Put vs. Call

Discussion in 'Options' started by craigatelite, Jan 12, 2006.

  1. When evaluating ATM options on indicies, the ATM put is typically much cheaper than the ATM call.

    Assuming a trader is bullish on the index.... it seems that going long a futures contract(s) with a simultaneous purchase of ATM put(s) is more desirable than a simple ATM call purchase.

    Am I missing something?? Input appreciated.
  2. gkishot


    I bet your total cost would be lower (in the worse case it would be the same) if you go with calls only. Don't forget that going long on futures contract has additional cost of annual interest rate. By the way how far out options in terms of their maturity do you use?
  3. MTE


    the two are identical, i.e. synthetic equivalents. Long put+long futures=long call. Put-call parity.
  4. How can that be??

    Today, SPX is trading at 1284.
    say March expiration, the March 1285 Calls are trading at 25.20 - 27.20
    The March 1285 Puts are trading at 20.80 - 22.80

    Clearly, going long a futures contract (no cost other than margin req) and buying a put provides breakeven at 1306

    Purchasing just a call places breakeven at 1310.
  5. The futures are not trading at 1284. You are comparing options on the cash index to futures and option on futures which is apple and oranges.
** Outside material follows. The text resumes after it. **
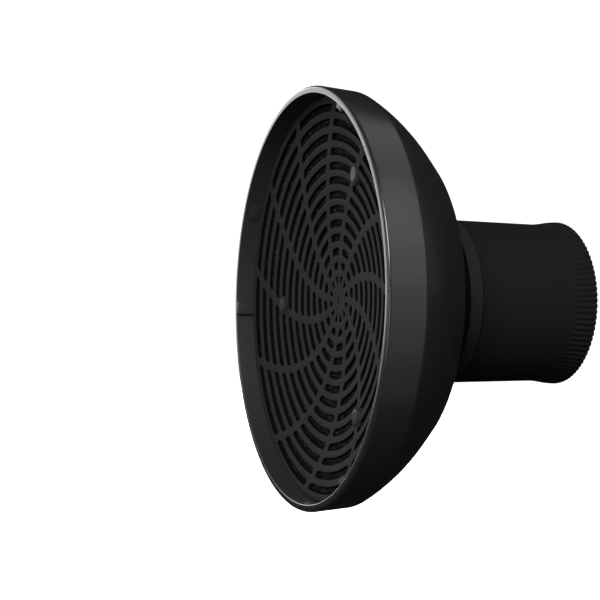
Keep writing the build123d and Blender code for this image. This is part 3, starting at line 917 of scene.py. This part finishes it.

  6. I believe Optioncoach is correct. The SPX underlying is the cash index. Therefore the SPX can not be directly, synthetically replicated with futures contracts. The futures price (like the forward price of the underlying) takes into consideration the cost to carry (among other things).

    Here's my understanding on option pricing related to the difference in ATM Put/Call pricing. I'm sure one of the experts here will be more detailed (or accurate).

    One reason the ATM calls are priced more than the puts is because the call pricing takes into consideration the cost to carry the underlying stock (like futures pricing).

    Also, deltas for ATM calls will be higher than ATM puts due to the lognormal distribution used to determine them. This will also lead to higher pricing both theoretical and actual.
  7. Phil, Michael:

    thanks for the replies...let me get this right:

    are you saying Phil, that when you enter a futures contract (long), the entry value is higher ("cost of carry") than current cash index (upon which the CBOE "spx" is based)?

    Therefore, if the moment I purchase a long SPX call (let's say 1200 is exactly ATM) and the final settlement (SET) is 1300.

    Then my 100 pt. gain minus the cost of the option would be equal to (in pts.)

    A futures contract (SPY) final settlement price (SOQ, assuming would also be 1300) minus the entry value????

    So, theoretically, the difference in entry price of SPY futures contract and current SPX index would be the same as the cost of a Call option on the SPX???

  8. You completely lost me. SPY is an ETF not a future. The S&P futures are SP and the E-mini Future is ES, Options on eiter of these would be options on SP or options on ES. SPX is a separate instrument (cash index) with separate options.

    A long underlying and long put = long call (allof the same asset class).

    So you cannot compare a long SP + SP Put to a long SPX Call, they are not synthetics buecause they are different products all together. In fact 1 point on SP = $250 and 1 point on SPX = $100 so even the dollar value do not match up.
  9. If I understand the original question as; why do long puts and long calls have a price differential when the underlying equity is ATM?

    First, this is a good observation and has been debated for a long time.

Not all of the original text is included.